*What you are about to read is written in all seriousness
and contains no joke whatsoever. If you find it funny, please leave your IP
address and twitter handle in comments section (cc: Govt Of India)*
During past weeks, the whole incidents related to people
leaving states to go back to their own (north-east in this case) have captured
nation unlike any other in recent times. Ironically, this came barely weeks
after Mary kom and Devendro (please Google them/their place of origin and
consider shooting yourself) took the whole nation by surprise by displaying the
unseen fighting spirit, literally and metaphorically on the biggest sporting
arena in this world. Every north eastern guy was beaming with joy, because
frankly speaking, how many of us can actually locate imphal, dispur or agartalla
on Indian map, and more importantly, do you smell what I smell?
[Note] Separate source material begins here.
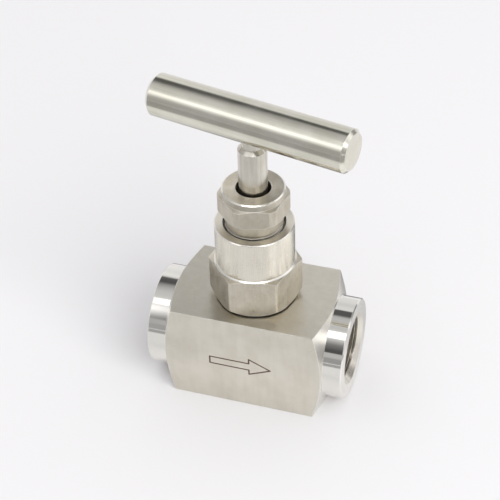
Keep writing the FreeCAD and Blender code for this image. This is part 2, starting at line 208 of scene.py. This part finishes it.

But the whole phase was short lived and before
any of them knew what happened, SMS started circulating in south Indian states,
including Maharashtra blaming them (yes yes, all north eastern states same thing)
for something related to Bangladeshi immigrants and some violence in Assam and
asking them to leave the city/state and go back to their home state, whichever
or wherever it may be. Some of these guys also beat up policemen and media
persons because THAT totally makes sense. Wait this gets (I am going to hell
for saying this), better. Our govt, as efficient as they are, did what most
citizen friendly govts would do. They provided as many trains as were required
for north eastern guys to flee while also trying to co-ax them to stay
promising to ‘protect’ them because our national need to be secular beats the
shit out of common sense any day. The ‘National No Shit Sherlock’ dept,
also known as police dept in some parts of country according to unconfirmed
reports expressed complete cluelessness at the turn of events and promised to
take action against Pakistan by providing them with ample proof. Pakistan responded
by banning ‘Ek Tha Tiger’ and was condemned all and sundry for the hideous
action.
Meanwhile, SMS’s and photo tagging was in full
swing at the public wedding hall also known as face-book. It was when a
tibetian guy (long story, they blurred it in rockstar) was stabbed with a knife
and was warned to leave before the date that panic spread. But the problem with
our PM is, he exhausted his entire madam approved speaking quota for the month
on Independence Day itself and strongly condemning an action can very easily be
done by secretaries as well. So, he ordered*(citation needed) that twitter shut down all his
parody accounts as well (some word limit thing). Our govt swung into action
again and, in between all the ‘they made money in auctioning coal’ ‘oh my god
why is PM selling coal?’ ‘When will Poonam pandey take bath again?’ ‘Look,
unicorn!’ ‘PM MUST RESIGN’, our all knowing, aryabhatta devotee, Mr. Kapil
Sibal did what any rational thinking person in power would have done. He
ordered to block twitter handles of random people because apparently you can’t
shutdown internet, because lets be honest. People hell bent on killing each
other, do keep tab on what people are writing on twitter and…. WHAT DID YOU
JUST WRITE THERE? I AM GOING TO KILL MY NEIGHBOUR! Twitter started with
blocking account of IT minister, to which most of government employee’s
reaction was ‘don’t believe in rumors, we have no such ministry?’.
At the time of
writing, Apple is yet to announce its new phone and Suhel Seth & kargil
‘you-know-who’ journalist have whole-heartedly supported the decision. Mahesh
Bhatt could not be reached. Arindam choudhry was quick to jump to
bandwagon and wasted a lot of ink in the process of; you wont believe it,
writing. Last heard, Rahul Gandhi was having lunch with a BPL family, the exact
co-ordinates of which has not been revealed due to security reasons. If you are
wondering how this helps distraught people in Assam or any of northeastern
people, raise your hand. Now take that hand and try to make a 5 finger imprint
on your cheeks.
I would
have commented on the turn of events and made an intellectual joke but sadly, I
am yet to be a verified secular ideologist/fundamentalist/ left-right- east-
west wing. I love my government. RAHUL GANDHI FOR PRESIDENT, oh wait.